Another, perhaps even worse, result of smaller pixel size is that the maximum number of photoelectrons that can be stored in each pixel is lowered. A pixel on a CCD acts like a bucket for electrons. (It’s sometimes incorrectly stated that CCD pixels store photons.) A photon of light hitting the CCD pixel has a certain probability of causing an electron to be “freed” from the silicon and dropped in the bucket. While this is just a metaphor, electrons do actually follow a lot of the same rules as water filling a bucket do. Once the bucket is full, the electrons spill out, often into a neighboring pixel that isn’t yet full. Furthermore, if the bucket (pixel) is shrunk, it can’t hold as many electrons.

The increased noise plus the smaller capacity to hold electrons means that each pixel can’t handle a very large difference between light and dark in a scene. In other words, as you increase the exposure, the pixels “fill up” much quicker than if the pixels were larger. The ability to measure large variatation between light and dark in a scene is called dynamic range. A lack of dynamic range shows up as washed out highlights and lack of detail in shadows. An example of this is shown in the following zoom from a picture taken with the Olympus:

Washed out sky

It looks like a cloudy day, but this picture was actually taken at 3 pm on a nice, sunny day. The blue sky was not bright at all to the eye, but it was enough to cause the pixels which saw the sky to all max out and overflow. The fact that they maxed out is indicated by the pure white that resulted, and the overflow of photoelectrons into neighboring pixels is evidenced by the “bleeding” of the white into the tree branches. Admittedly, this is not strictly proof of anything, as I would have to provide a picture of the same scene taken with a better camera for you to be able to truly verify my claims, so you’re just going to have to trust me that this day wasn’t. Here is the full picture, to show that the rest of the picture was not overexposed:

The Olympus is a great camera in most every way, but it appears that they have pushed the pixel count so high that picture quality has suffered. All manufacturers of cameras in this class appear to do the same thing, and not one of them seems to have the guts to say “enough.” From an engineering standpoint, this pixel race makes absolutely no sense. At some point, adding pixels is counterproductive and actually lowers the effective resolution for most situations, due to the effects of increased noise and loss of detail due to dynamic range reduction. In my opinion, this point was reached on the small sensors used in compact point-and-shoot cameras at about 4-5 MP. Unfortunately, engineers don’t run companies, marketing types do. And the marketing lemmings invariably decide that putting a sticker that says “8 MP” on the side of the camera is more important that the quality of the images it produces. Most likely, they don’t even understand the trade-offs involved in doing so, and only hear the first three words when the engineering manager says “Yes, we can do that, but…”

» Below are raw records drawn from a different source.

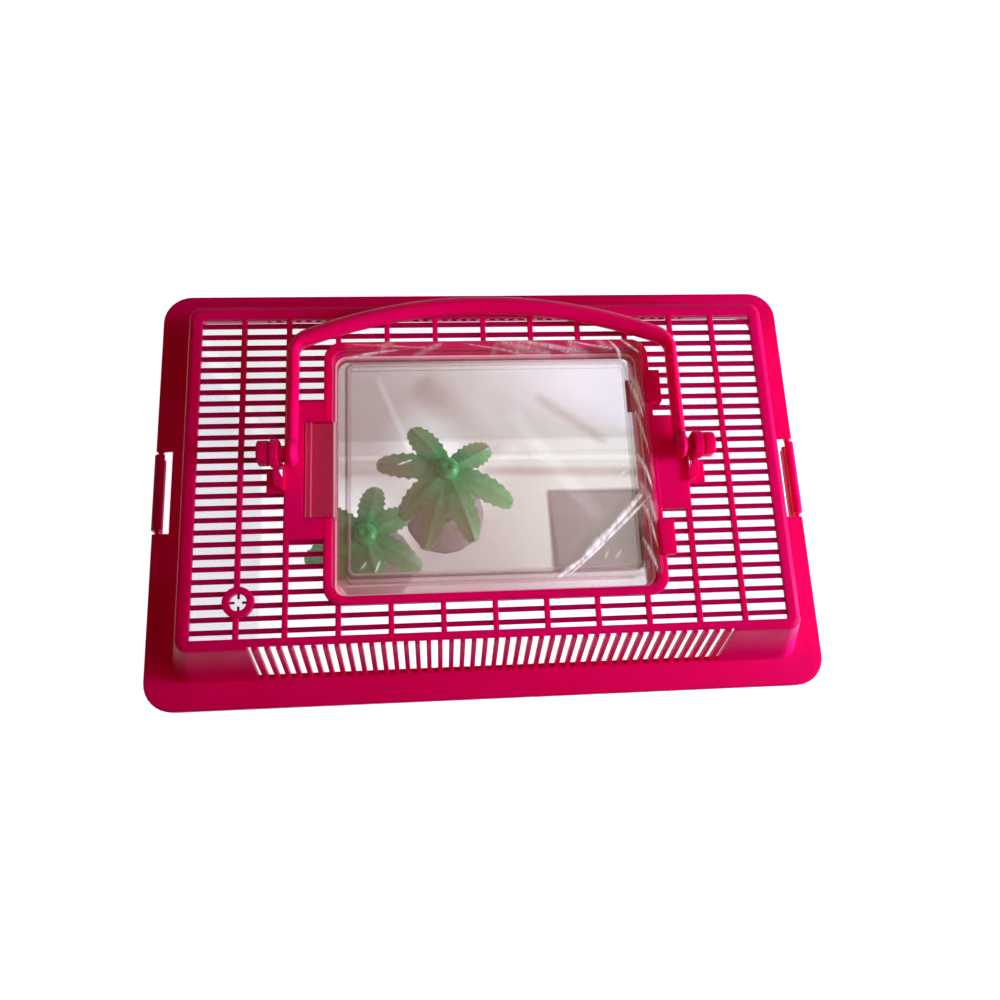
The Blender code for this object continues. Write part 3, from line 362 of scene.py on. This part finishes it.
def door_plastic():
    """Clear door: a warm haze with painted shade, denser and darker towards the hinge, a painted crimson
    glow on the tongue and the catch-side strip, painted shade along the panel's edge and the front
    border, and painted highlights along its borders.
    """
    look = Look("door_plastic_look")
    x, y = look.axes()[:2]
    drift = look.times(look.minus(look.noise(14.0, 2.0), 0.5), 0.05)
    lit_share = look.span(look.plus(x, look.times(y, 0.35), drift), -0.055, 0.060, smooth=True)
    plate = look.span(x, *PLATE_LEFT)
    tongue = look.span(x, *TONGUE_RIGHT, 1.0, 0.0)
    ledge_glow = look.span(x, *LEDGE_LEFT)
    border = look.times(look.span(y, *BORDER_BACK, 1.0, 0.0), plate)
    inner = border_distance(look, PANEL_CENTRE, PANEL_HALF, PANEL_CORNER)
    # Painted shade: a dark crimson line along the raised panel's edge.
    panel_edge_shade = line_at(look, inner, 0.0, 0.0009)
    light = door_light(look, plate, tongue, inner)
    # Painted shade and light: the tone runs from dark brown at the hinge to pale warm brown at the
    # catches.
    tone = look.mix(lit_share, rgb(0.40, 0.16, 0.12), rgb(0.72, 0.44, 0.24))
    # Painted shade: the front border strip is dulled towards a grey pink-brown.
    tone = look.mix(border, tone, rgb(0.70, 0.34, 0.32))
    tone = look.mix(panel_edge_shade, tone, rgb(0.26, 0.010, 0.045))
    # Painted glow: the tongue and the strip on the catch side take the crimson of lit pink plastic seen
    # through them.
    tone = look.mix(look.most(ledge_glow, tongue), tone, rgb(0.90, 0.004, 0.090))
    # Painted reflection: a dark grey-brown rectangle near the front right.
    tone = look.mix(look.times(dark_reflection_field(look), 0.75), tone, rgb(0.34, 0.22, 0.20))
    tone = look.mix(light, tone, look.mix(tongue, rgb(1.0, 0.72, 0.74), rgb(1.0, 0.22, 0.40)))
    veil = look.times(door_haze_and_shade(look, lit_share), plate)
    # The painted shade, glow and highlights also make the door more opaque where they lie.
    for share, density in (
        (panel_edge_shade, 0.26), (ledge_glow, 0.60), (tongue, 0.22), (border, 0.12), (light, 0.62),
    ):
        veil = look.plus(veil, look.times(share, density))
    look.set(Base_Color=tone, Alpha=look.math("ADD", veil, 0.015, clamp=True))
    look.set(Roughness=look.span(look.noise(90.0, 3.0), 0.3, 0.7, 0.08, 0.14))
    look.bump(look.noise(35.0, 2.0), 0.2, 0.0005)
    return look.material


# Film and palms

FILM_WHITE = rgb(1.0, 0.98, 0.98)


def film_plastic():
    """Thin clear film: nearly invisible where flat, whitened and shiny along its creases, with a painted
    glint there that glows by emission.
    """
    look = Look("film_plastic_look")
    fine = look.noise(420.0, 4.0, 0.7, look.stretched((1.0, 0.35, 1.0)))
    milky_and_glint = look.times(look.span(look.mark("crease"), 0.10, 0.80),
                       look.span(fine, 0.35, 0.6, 0.45, 1.0))
    body = look.span(look.facing(0.25), 0.15, 0.9, 0.03, 0.20)
    look.set(Base_Color=FILM_WHITE, Specular_IOR_Level=0.6)
    look.set(Alpha=look.math("ADD", body, look.times(milky_and_glint, 0.92), clamp=True))
    look.set(Roughness=look.span(fine, 0.3, 0.7, 0.04, 0.12))
    # Painted glow: the whitened creases and crumples emit faint white light in place of glints.
    look.set(Emission_Color=FILM_WHITE, Emission_Strength=look.times(milky_and_glint, 0.45))
    look.bump(look.noise(260.0, 3.0), 0.35, 0.0003)
    return look.material


def leaf_plastic():
    """Soft green plastic leaf: paler and thinner towards the tip, darker veins, a waxy shine."""
    look = Look("leaf_plastic_look")
    tip = look.mark("tip")
    mottle = look.noise(160.0, 3.0)
    tone = look.mix(look.span(tip, 0.0, 0.9), rgb(0.015, 0.56, 0.10), rgb(0.20, 0.92, 0.26))
    tone = look.mix(look.span(mottle, 0.4, 0.7, 0.0, 0.35), tone, rgb(0.30, 0.95, 0.32))
    tone = look.mix(look.times(look.mark("vein"), 0.45), tone, rgb(0.03, 0.50, 0.10))
    look.set(Base_Color=tone, Roughness=look.span(mottle, 0.3, 0.7, 0.22, 0.36))
    look.set(Alpha=look.span(tip, 0.0, 0.35, 0.97, 0.78))
    look.bump(look.noise(700.0, 2.0), 0.3, 0.0003)
    return look.material


def trunk_plastic():
    """Dark green moulded trunk with a fine upright grain."""
    look = Look("trunk_plastic_look")
    bark = look.noise(260.0, 5.0, 0.65, look.stretched((1.0, 1.0, 0.18)))
    tone = look.mix(look.span(bark, 0.35, 0.7), rgb(0.018, 0.12, 0.03), rgb(0.06, 0.26, 0.07))
    look.set(Base_Color=tone, Roughness=look.span(bark, 0.3, 0.7, 0.35, 0.55))
    look.bump(bark, 0.6, 0.0008)
    return look.material


def island_plastic():
    """Grey-beige moulded sand, speckled and slightly lumpy."""
    look = Look("island_plastic_look")
    lumps = look.noise(190.0, 5.0, 0.6)
    specks = look.node("TexVoronoi", [("Vector", look.place), ("Scale", 900.0)]).outputs["Distance"]
    tone = look.mix(look.span(lumps, 0.3, 0.7), rgb(0.36, 0.41, 0.30), rgb(0.50, 0.55, 0.42))
    tone = look.mix(look.span(specks, 0.10, 0.22, 0.55, 0.0), tone, rgb(0.34, 0.30, 0.28))
    look.set(Base_Color=tone, Roughness=look.span(lumps, 0.3, 0.7, 0.5, 0.7))
    look.bump(look.plus(lumps, look.times(specks, 0.4)), 0.7, 0.0010)
    return look.material


PINK = pink_plastic()
CLEAR = tank_plastic()
DOOR = door_plastic()
FILM = film_plastic()
LEAF = leaf_plastic()
TRUNK = trunk_plastic()
ISLAND = island_plastic()


# Mesh helpers

WELD_REACH = 0.00001


def new_piece(name, verts, faces, material):
    """Add a smooth-shaded mesh object with its faces turned outwards."""
    mesh = bpy.data.meshes.new(name)
    mesh.from_pydata(verts, [], faces)
    bm = bmesh.new()
    bm.from_mesh(mesh)
    bmesh.ops.recalc_face_normals(bm, faces=bm.faces[:])
    bm.to_mesh(mesh)
    bm.free()
    for polygon in mesh.polygons:
        polygon.use_smooth = True
    mesh.materials.append(material)
    piece = bpy.data.objects.new(name, mesh)
    bpy.context.scene.collection.objects.link(piece)
    return piece


def set_marks(piece, name, values):
    layer = piece.data.attributes.new(name, "FLOAT", "POINT")
    layer.data.foreach_set("value", values)


def tube_faces(ring_count, ring_size, closed_ring=True):
    """Quads between rings of equal size, in order."""
    faces = []
    last = ring_size if closed_ring else ring_size - 1
    for ring in range(ring_count - 1):
        start = ring * ring_size
        for index in range(last):
            low = start + index
            low_next = start + (index + 1) % ring_size
            faces.append((low, low_next, low_next + ring_size, low + ring_size))
    return faces


def end_caps(point_count, ring_size):
    """One face over the first ring and one over the last."""
    return [tuple(reversed(range(ring_size))), tuple(range(point_count - ring_size, point_count))]


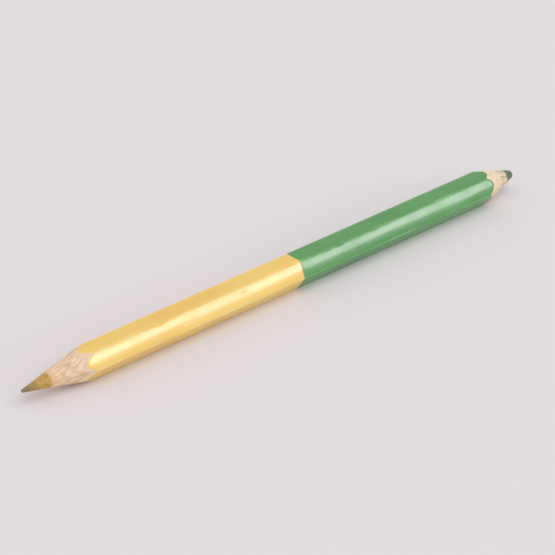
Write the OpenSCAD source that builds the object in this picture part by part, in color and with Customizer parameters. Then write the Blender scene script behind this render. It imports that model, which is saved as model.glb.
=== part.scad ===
// Double-ended, two-colour pencil crayon. A hexagonal casing, glued up from two
// grooved slats, holds a yellow lead and a green lead that meet end to end. Each
// half is lacquered in its lead's colour, and both ends are sharpened.
//
// Frame: the origin is under the middle of the crayon, on the flat it rests on.
// +X runs from the yellow tip to the green tip, and +Z points up.

/* [Barrel] */
// Length from tip to tip
length = 175; // [140:1:190]
// Size across the flats of the lacquered barrel
across_flats = 8; // [7.4:0.1:9]
// Radius of the barrel's six softened edges
edge_radius = 0.55; // [0.3:0.05:0.9]
// Distance from the yellow tip to where the two colours meet
yellow_length = 93; // [65:0.5:115]

/* [Leads] */
// Diameter of each coloured lead
lead_d = 3.8; // [2.8:0.1:4.2]

/* [Sharpened ends] */
// Half-angle of the yellow end's long cone, in degrees
yellow_half_angle = 11; // [9:0.5:14]
// Radius of the yellow lead's point
yellow_tip_r = 0.4; // [0.2:0.05:0.8]
// Half-angle of the green end's short cone, in degrees
green_half_angle = 15.5; // [12:0.5:18]
// Radius of the green lead's worn, blunt point
green_tip_r = 1.2; // [0.6:0.05:1.3]

/* [Coats and glue] */
// Thickness of each colour's lacquer
lacquer_t = 0.09; // [0.05:0.01:0.12]
// Thickness of the pale ground coat under both colours
ground_t = 0.06; // [0.04:0.01:0.1]
// Thickness of the glue between the slats and round the leads
glue_t = 0.08; // [0.05:0.01:0.12]

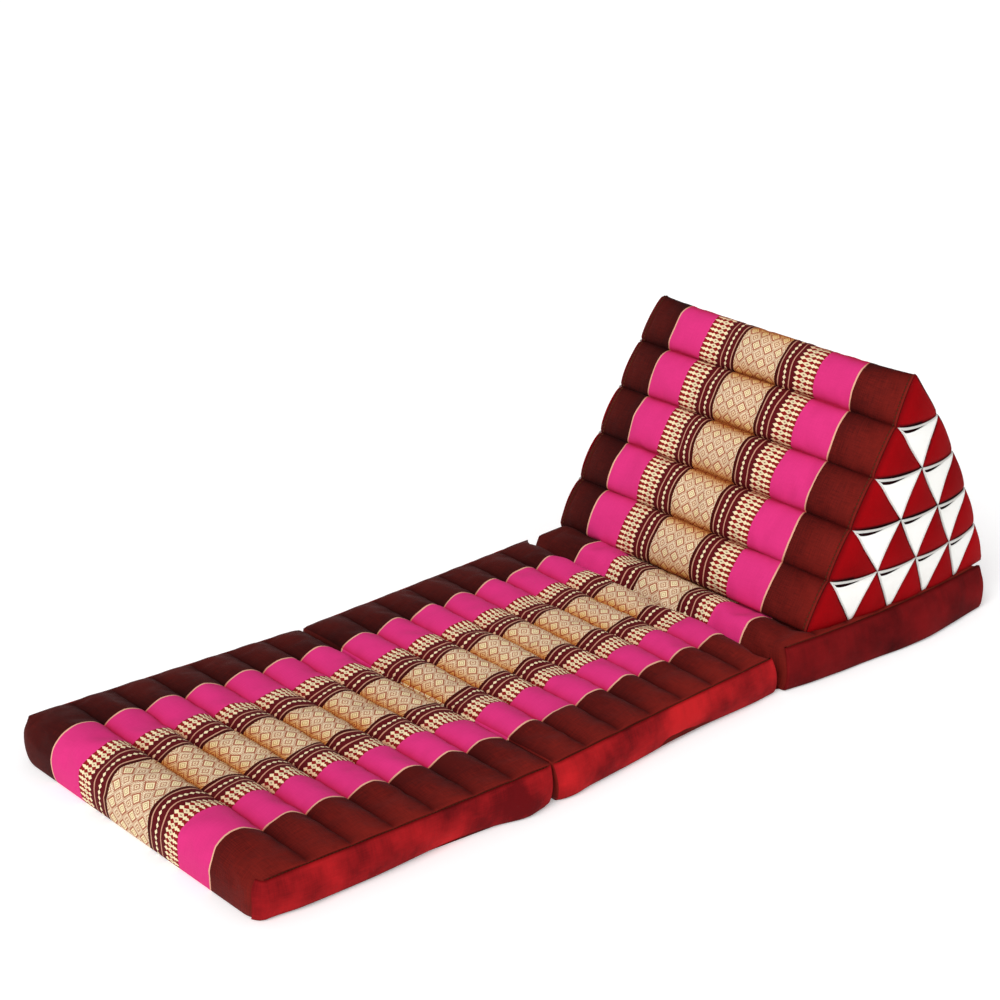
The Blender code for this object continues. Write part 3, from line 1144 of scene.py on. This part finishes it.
    def round_corner(
        self, past: float, height: float, at_end: bool, across: float
    ) -> Point:
        """A point of a band where it goes round a corner of the section.

        Args:
            past: Distance beyond the corner.
            height: Share of the seam's height.
            at_end: Whether the corner is at the section's end, not its start.
            across: -1 for the near band, 1 for the far one.

        Returns:
            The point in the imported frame.
        """
        bulge, number = (self.round_end, ROLLS - 1) if at_end else (self.round_start, 0)
        ends = self.turned_end(bulge, self.rise(number))
        step = height / SEAM_BEND * END_STEPS
        if height > SEAM_BEND:
            step = END_STEPS + (height - SEAM_BEND) / (1 - SEAM_BEND) * TURN_STEPS / 2
        k = min(int(step), len(ends) - 2)
        part, one, two = step - k, ends[k], ends[k + 1]
        full = (mix(one.full[0], two.full[0], part), mix(one.full[1], two.full[1], part))
        seam = (mix(one.seam[0], two.seam[0], part), mix(one.seam[1], two.seam[1], part))
        if at_end:
            full, seam = (self.length - full[0], full[1]), (self.length - seam[0], seam[1])
        station = Station(full, seam, lift=mix(one.lift, two.lift, part))
        x, y, z = self.point(station, across * (1 - past / (MAT_WIDTH / 2)))
        inward = min(1.0, past / (TAPER * MAT_WIDTH / 2))
        ahead = math.sqrt(1 - (1 - inward) ** 2)
        out = CLEARANCE + BAND_THICKNESS
        x += out * ahead * (1 if at_end else -1)
        return x, y + out * (1 - ahead) * across, z

    def add_seam_stitches(self, side: Side, wardrobe: Wardrobe) -> None:
        """Sews the band to the rolls along the top seam."""

        def seam(share: float) -> Vector:
            """A point of the seam."""
            out = (half_width(1.0) + CLEARANCE + 0.5 * BAND_THICKNESS) * side.value
            along = mix(0.006, 0.994, share)
            return Vector(self.place(along, side.value, 1.0, out, SEAM_HEIGHT + CLEARANCE))

        piece = Piece(
            f"seam_stitches_{self.name}_{side.label}", Slot.BAND, (), (wardrobe.thread,)
        )
        piece.make(gather(SEAM_STITCH.row(seam)))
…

People buy into this because they, understandably, assume that companies couldn’t possibly be so crass and cynical as to intentially fool people into paying more for an inferior product. There was probably a time when that was a fair assumption, but those days are long gone in the Persian bazaar that is the consumer electronics industry.

The counterintuitive upshot is that you can actually get a better quality image from a $200 low-end camera than from the higher-end $400 model from the same brand. If you’re buying a digital camera, consider intentionally buying a 5 or 6 MP model (if you can still find them) even if you can afford the 8 or 10 MP version. Check the specifications and buy the one with the largest CCD you can find. This means avoiding the cute pocket cameras, if you care at all about image quality. If you need to print poster-sized enlargments that require more than 5 MP, you just need to bite the bullet and splurge for a digital SLR; they use much larger sensors that operate on a fundamentally different read-out principle, and as a result they can produce 10 MP images with incredibly low noise. The idea of a small consumer level point-and-shoot camera with 8 MP is a bit crazy, if you ask me, and a terrible engineering choice.

The net result of all my research is the realization that I had a great thing in that little Canon A610, which makes its loss even worse. It was one of the last models where Canon used a relatively large 1/1.8 inch CCD, and to my eye it struck the right balance between resolution and image quality. After all this, I’m just going to try to find a used A610.